Option 1: manually use the raw DSP instantiation template. Option 2: use a IP block from Xilinx Core Generator. ( I would use this option. At the same time, you will learn all about core gen, which will help in the future)
Before you do either of these, read the first couple of pages of the DSP slice user guide. In the case of the Spartan 6, (DSP48A1), that would be Xilinx doc UG389: http://www.xilinx.com/support/documentation/user_guides/ug389.pdf
Consider the Core Generator option first. I usually create a testing project in Core Generator for the part I'm working with, where I create any number of IP blocks just to learn the system.
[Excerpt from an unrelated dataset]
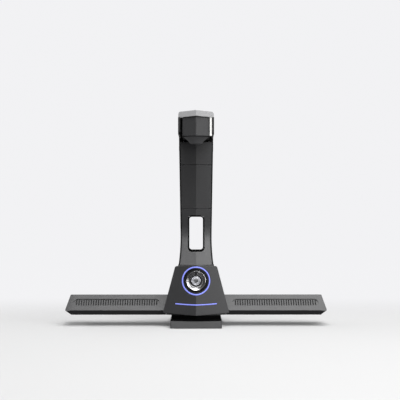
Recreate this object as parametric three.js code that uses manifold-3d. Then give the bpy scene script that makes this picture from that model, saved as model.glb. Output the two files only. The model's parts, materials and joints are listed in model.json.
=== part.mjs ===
// Desktop book scanner: a weighted foot carries a central body with a swivelling conference camera,
// two speaker bars and a faceted arm whose tilting head holds the downward page camera.
// Millimetres. X runs along the speaker bars, -Y is the reader's side, +Z is up, z = 0 is the desk.
import * as THREE from "three";
import { mergeVertices } from "three/addons/utils/BufferGeometryUtils.js";
import Module from "manifold-3d";

const wasm = await Module();
wasm.setup();

// ---- Driving dimensions ----------------------------------------------------------------------

const fit = { seat: 0.3, running: 0.12, seam: 0.5, slack: 0.6 };

const foot = {
  width: 78, front: -69, depth: 130, height: 12, nose: 6, backChamfer: 3, frontCorner: 1.5, backCorner: 9,
  lift: 0.4, matThick: 1.6, matInset: 3, matCorner: 3, ballastThick: 6.4, ballastInset: 5,
};

const neck = { height: 6, halfWidth: 37, back: 14, setBack: 1.4, wall: 2.4 };

const body = {
  halfBottom: 46, halfTop: 28, height: 74.2, back: 26, shoulderY: 10, shoulderDrop: 24,
  wall: 2, chamfer: 4,
};

const pod = {
  halfBottom: 50.9, halfTop: 32.1, cornerRise: 3, peak: 2.6, height: 74, cornerRadius: 3, lowCorner: 1,
  ridgeY: -60, lean: 7.4, facet: 15.5, wall: 3,
};

const eye = {
  rise: 52.3, ringWidth: 2.4, ringProud: 0.3, ringDepth: 2.4,
  cupWall: 1.2, ballRadius: 15.2, ballSink: 7.4, gimbalWidth: 3, gimbalThick: 1.6, pinRadius: 1,
  barrelRadius: 9.1, barrelLength: 6.4, barrelWall: 1.6, glassGap: 0.5,
  ballWall: 1.8, ballMouth: 7, rimAngle: 78, rimLip: 0.6, dishDepth: 2.2, seatDepth: 3,
  tabWidth: 4.6, tabGap: 0.5, tabProud: 0.8, tabDeep: 1.4,
};

const lightBar = { halfLength: 31.8, height: 1.8, rise: 18.2, sag: 1.15, proud: 0.3, depth: 2.2 };

const bar = {
  halfSpan: 200, drop: 1, tipY: -42, tipRise: 7.4, topY: -22, height: 29.8, noseDepth: 6, splitY: -18,
  backY: 6, backDrop: 6.5, wall: 2, topInset: 5.8, bottomInset: 8.3, tipBlunt: 1.8,
  foldX: 189.4, foldAngle: 20,
};

const grille = {
  inner: 56.5, outer: 188.9, height: 12.8, lift: 0.6, recess: 1,
  slotPitch: 3.75, slotWidth: 1.7, slotHeight: 10, clothHeight: 10.8, clothThick: 0.8,
};

const speaker = { radius: 11.4, depth: 7, magnetRadius: 6, magnetDepth: 5, coneDepth: 3, wall: 1 };

const arm = {
  rootY: -25, lean: 32, leanRise: 38, bendRise: 22, upright: -2, uprightRise: 132.5,
  depth: 26, ridge: 4.2, chamfer: 4,
  halfRoot: 27.3, halfWaist: 24.7, halfTop: 27.2, waistRise: 40.5, wall: 2.2, coverWall: 2.2, reveal: 2.2,
};

const seamRises = { lower: 87.5, upper: 157.5 };

const opening = { halfWidth: 10.9, low: 22.5, high: 74.9, radius: 4.2, linerWall: 1.5, linerSink: 0.6 };

const spine = { halfWidth: 19, thick: 3, flangeDepth: 18, flangeThick: 3, topStop: 16, screwInset: 6 };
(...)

Then, when I'm ready to add one to my design in ISE, I right click in the Design Hierarchy, click new source, and select "IP (CORE Generator & Architecture Wizard)" so that I can edit and regenerate the block directly from my project.
In Core gen, take a look at the different IP blocks you can choose from - there are a few dozen, most of which are pretty cool.
The Multiplier Core is what you should look at first. Check out every page, and click the datasheet button. The important parts are the integer bit widths, the pipeline stages (latency) and any control signals. This produces the simplest possible block by taking away all the ports you don't need.
When I was building a 5 by 3 order IIR filter last year, I had to use the manual instantiation template since I was building a very custom implementation, with 2 DSP slices clocked 4x faster than the sample rate. It was a total pain.